The next frontier for intersectionality in anime fandom will be shaped by technology, globalization, and a growing refusal to settle for token gestures. Artificial intelligence tools are lowering barriers for fan artists, but they also risk generating stereotypical imagery that reinforces biases unless creators consciously intervene. Virtual YouTubers (VTubers) are exploding in popularity, offering personas that can transcend physical appearance and racial markers, yet the most followed remain light-skinned and slim—a sign that digital spaces still mirror offline hierarchies. Co-productions between Japanese studios and Korean, Chinese, and Southeast Asian companies are normalizing cross-cultural hybridity, which may accelerate the normalization of more fluid identity expressions in mainstream anime. However, the community must remain vigilant. Performative diversity—throwing in a disabled side character or a one-off queer kiss without meaningful narrative integration—can breed cynicism.
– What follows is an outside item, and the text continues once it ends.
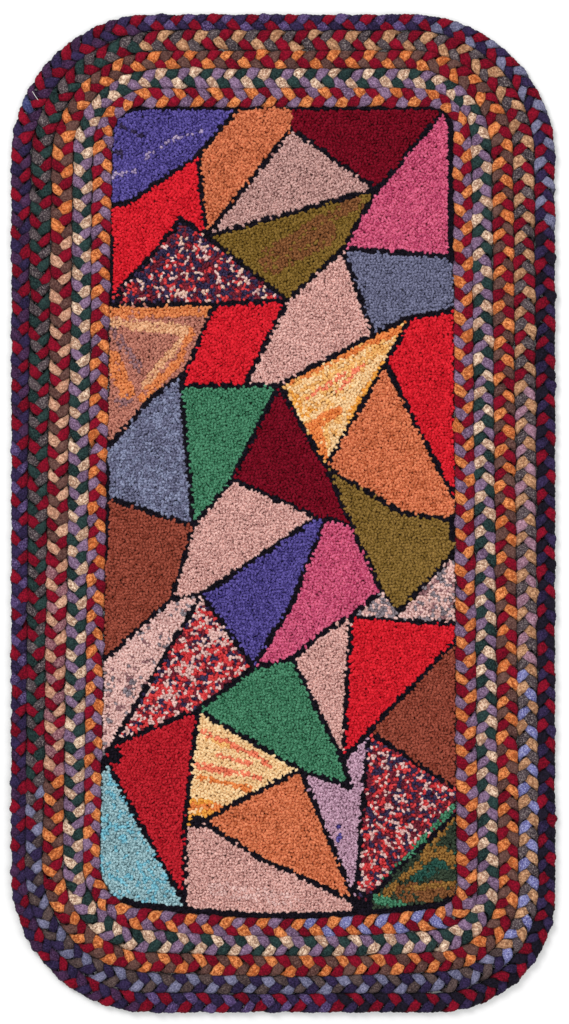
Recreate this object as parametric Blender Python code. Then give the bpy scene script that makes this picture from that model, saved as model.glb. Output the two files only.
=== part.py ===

The fan movements that proved effective in the 2010s will need to shift from simply demanding representation to demanding genuine creative authority for marginalized people inside studio walls.

Conclusion

Anime fandom becomes a living network of intersecting voices when intersectionality is taken seriously. The teenager in Jakarta tweeting about Sk8 the Infinity’s queer subtext, the Deaf cosplayer modeling a handmade Yuki Nagato costume with hearing aid accessories, the Nigerian film student writing a video essay on colorism in shounen jump titles—each of these participants molds community trends and bends the arc of the industry toward inclusivity. Embracing intersectionality is not an intellectual exercise; it is a practice of seeing one another fully, recognizing how a character design, a line of dialogue, or a convention policy can either affirm or alienate. By continuing to support diverse creators, speaking up against exclusion, and celebrating the multitude of ways people connect with anime, fandom can ensure that the future it helps build is one where everyone belongs.